In the listing below, find the line that contains "Keep writing the" and the line that contains "add('cord_tail', cordTube(TAIL_ROUTE, 8), cordBlack());". Quote both and every line between them, exactly, and nothing more.

CAD and scene scripts
▬▬▬▬▬▬▬▬▬▬

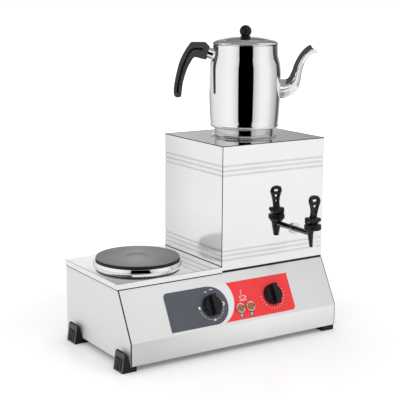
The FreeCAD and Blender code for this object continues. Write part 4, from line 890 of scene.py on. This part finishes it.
def makePotLid():
    radius, step, top = potLid["radius"], potLid["step"], potLid["top"]
    line = [*potLid["under"], (radius - 0.4, 0.05)]
    bent(line, ((radius - 0.3, 1), -0.45, 5))
    line += flowing([(radius - 0.3, 1), (radius - 2.4, 3.1), (radius - 6.8, 5.7),
                     (radius - 11.8, 7.3), (step + 1.6, 7.9)], 5)[1:]
    line += flowing([(step + 1.6, 7.9), (step + 0.6, 7.3), (step - 0.4, 7.1),
                     (step - 1.2, 8.3)], 4)[1:]
    bent(line, (top, -1.5, 14))
    line += [(2, top[1]), potLid["under"][0]]
    lid = spunPiece("teapot_lid_spun", line, 160, 40)
    level = teapot["base"] + teapot["height"] + potLid["lift"]
    lidPlace = upright(*tank["centre"], level, teapot["turn"])
    dress(putAt(lid, lidPlace), "pot", "pot_lid", "pot_steel", "teapot_lid")

    ball, centre = potLid["ball"], potLid["ballCentre"]
    knobLine = [*potLid["knobFoot"]]
    bent(knobLine, ((8.4, 17.6), 0.3, 5))
    waist = asin(potLid["waist"] / ball)
    for part in range(20):
        angle = waist + (pi - waist) * part / 20
        knobLine.append((ball * sin(angle), centre - ball * cos(angle)))
    knobLine += [(0, centre + ball), *potLid["knobBore"]]
    knob = spunPiece("teapot_lid_knob", knobLine, 72, 60)
    dress(putAt(knob, lidPlace), "blackPlastic", "pot_lid", "black_plastic", "lid_knob")


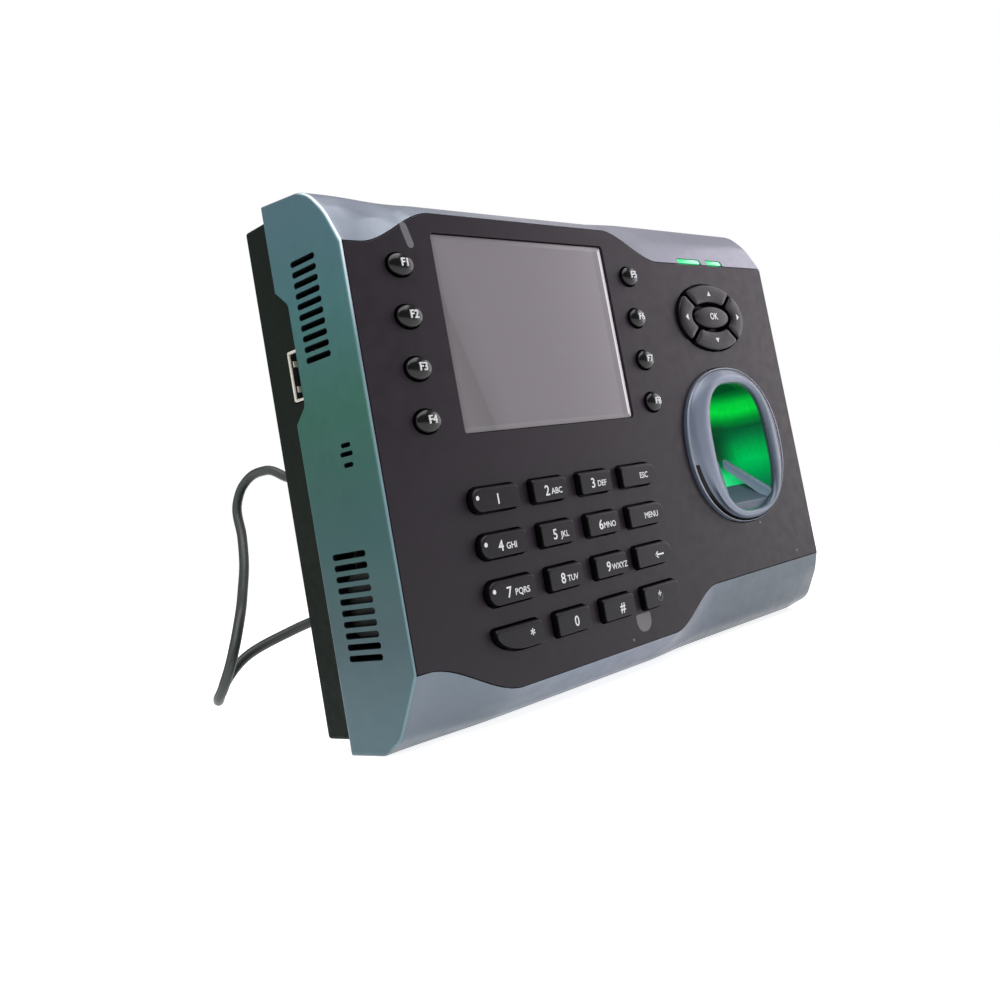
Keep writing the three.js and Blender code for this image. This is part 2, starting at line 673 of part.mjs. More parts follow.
function cordTube(points, steps) {
  const curve = new THREE.CatmullRomCurve3(points.map((p) => new THREE.Vector3(...p)));
  const radius = CORD_DIAMETER / 2;
  const section = new THREE.Shape(Array.from({ length: 8 }, (_, i) => {
    const t = (Math.PI * (2 * i + 1)) / 8;
    return new THREE.Vector2(radius * Math.cos(t), radius * Math.sin(t));
  }));
  return new THREE.ExtrudeGeometry(section, { steps, extrudePath: curve, bevelEnabled: false });
}

add('power_cord', cordTube(CORD_ROUTE, 52), cordBlack());
add('cord_tail', cordTube(TAIL_ROUTE, 8), cordBlack());

function coilRing() {
  const profile = [
    [COIL.inner, COIL.base], [COIL.outer, COIL.base], [COIL.outer, COIL.top],
    [COIL.inner, COIL.top], [COIL.inner, COIL.base],
  ].map(([radius, z]) => new THREE.Vector2(radius, z));
  return new THREE.LatheGeometry(profile, 28).rotateX(Math.PI / 2).translate(COIL.x, COIL.y, 0);
}

add('cord_coil', coilRing(), cordBlack());

// A strap over the coil's left side, with a leg down each side of its turns.
function cordTie() {
  const outside = COIL.x - COIL.outer - GAP;
  const inside = COIL.x - COIL.inner + 2 * GAP;
  const arch = box(outside - 1, inside + 1, COIL.y - 3, COIL.y + 3, COIL.base, COIL.top + GAP + 1);
  return cut(arch, box(outside, inside, COIL.y - 4, COIL.y + 4, COIL.base - 1, COIL.top + GAP));
}

add('cord_tie', cordTie(), plastic(0x101010, 0.7));

function adapterOutline(inset) {
  const area = {
    left: ADAPTER.left + inset,
    right: ADAPTER.right - inset,
    bottom: ADAPTER.front + inset,
    top: ADAPTER.back - inset,
  };
  const corner = [5, 5];
  return cornered(area, [corner, corner, corner, corner]);
}

function powerAdapter() {
  const body = stackZ([
    [0, adapterOutline(1.2)], [1.2, adapterOutline(0)], [ADAPTER.top - 2, adapterOutline(0.4)],
    [ADAPTER.top, adapterOutline(2.4)],
  ]);
  const boss = new THREE.CylinderGeometry(3.4, 2.4, 8, 16).rotateZ(Math.PI / 2);
  boss.translate(ADAPTER.left + 1, ADAPTER.lead.y, ADAPTER.lead.z);
  return join(body, boss);
}

add('power_adapter', powerAdapter(), cordBlack());

const PIN_MIDDLE = { x: 166, y: (ADAPTER.front + ADAPTER.back) / 2 };
[['adapter_pin_left', -6.35], ['adapter_pin_right', 6.35]].forEach(([name, offset]) => {
  const x = PIN_MIDDLE.x + offset;
  const bottom = ADAPTER.top + GAP;
  add(name, box(x - 0.75, x + 0.75, PIN_MIDDLE.y - 3.2, PIN_MIDDLE.y + 3.2, bottom, bottom + 16), steel());
});

// ---------- origin: the centre of the base, on the surface that the unit stands on ----------
unit.position.set(-WIDTH / 2, -(PLATE_BACK - BEZEL_PROUD) / 2, 0);

const terminal = new THREE.Group();
terminal.add(unit);

export default terminal;
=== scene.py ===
"""Looks of a fingerprint time terminal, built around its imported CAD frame.

Points are worked out in the unit's own millimetres: X from the left side of the housing, Y back
from the front face and Z up from the underside. metres() turns them into the frame's metres.
"""

import math

import bmesh
import bpy
import numpy as np
from mathutils import Matrix, Vector


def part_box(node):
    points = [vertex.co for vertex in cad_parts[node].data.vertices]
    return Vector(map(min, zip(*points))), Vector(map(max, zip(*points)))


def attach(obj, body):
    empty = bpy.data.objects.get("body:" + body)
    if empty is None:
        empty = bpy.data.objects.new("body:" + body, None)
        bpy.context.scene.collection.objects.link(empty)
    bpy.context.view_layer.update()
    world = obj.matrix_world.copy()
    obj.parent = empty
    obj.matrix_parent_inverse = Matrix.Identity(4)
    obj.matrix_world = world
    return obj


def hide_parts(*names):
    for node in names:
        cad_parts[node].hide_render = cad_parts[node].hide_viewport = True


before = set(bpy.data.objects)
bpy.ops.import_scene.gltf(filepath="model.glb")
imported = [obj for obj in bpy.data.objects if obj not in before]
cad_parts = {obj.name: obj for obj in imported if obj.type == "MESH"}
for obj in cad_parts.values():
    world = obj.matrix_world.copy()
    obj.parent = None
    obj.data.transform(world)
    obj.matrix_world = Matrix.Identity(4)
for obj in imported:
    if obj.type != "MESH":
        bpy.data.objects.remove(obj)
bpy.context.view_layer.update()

MM = 0.001
ORIGIN = np.array(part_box("front_shell")[0], float)


def metres(points):
    return ORIGIN + np.asarray(points, float) * MM


def limits(node):
    """A node's lowest and highest corners, in the unit's millimetres."""
    low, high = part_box(node)
    return (np.array(low) - ORIGIN) / MM, (np.array(high) - ORIGIN) / MM


# ---------- camera ----------
CAMERA_AT = (-172.27, -206.65, 52.65)
CAMERA_FORWARD = Vector((0.72916, 0.67889, 0.0862))
CAMERA_RIGHT = Vector((0.68161, -0.70922, -0.18006))

camera_data = bpy.data.cameras.new("camera")
camera_data.sensor_width = 36
camera_data.lens = 39.88
camera_data.shift_x = -0.0128
camera_data.shift_y = -0.0820
camera_data.clip_start = 0.01
camera_data.clip_end = 20
camera = bpy.data.objects.new("camera", camera_data)
bpy.context.scene.collection.objects.link(camera)
camera_up = CAMERA_RIGHT.cross(CAMERA_FORWARD).normalized()
camera_axes = Matrix((CAMERA_RIGHT.normalized(), camera_up, -CAMERA_FORWARD.normalized())).transposed()
camera.matrix_world = Matrix.Translation(Vector(metres(CAMERA_AT))) @ camera_axes.to_4x4()
bpy.context.scene.camera = camera
bpy.context.scene.view_settings.view_transform = "Standard"


# ---------- materials ----------
def linear(red, green, blue):
    def channel(value):
        value /= 255
        return value / 12.92 if value <= 0.04045 else ((value + 0.055) / 1.055) ** 2.4

    return (channel(red), channel(green), channel(blue), 1)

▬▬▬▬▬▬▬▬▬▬

▶ **ANSWER FOR THE TASK**
Keep writing the three.js and Blender code for this image. This is part 2, starting at line 673 of part.mjs. More parts follow.
function cordTube(points, steps) {
  const curve = new THREE.CatmullRomCurve3(points.map((p) => new THREE.Vector3(...p)));
  const radius = CORD_DIAMETER / 2;
  const section = new THREE.Shape(Array.from({ length: 8 }, (_, i) => {
    const t = (Math.PI * (2 * i + 1)) / 8;
    return new THREE.Vector2(radius * Math.cos(t), radius * Math.sin(t));
  }));
  return new THREE.ExtrudeGeometry(section, { steps, extrudePath: curve, bevelEnabled: false });
}

add('power_cord', cordTube(CORD_ROUTE, 52), cordBlack());
add('cord_tail', cordTube(TAIL_ROUTE, 8), cordBlack());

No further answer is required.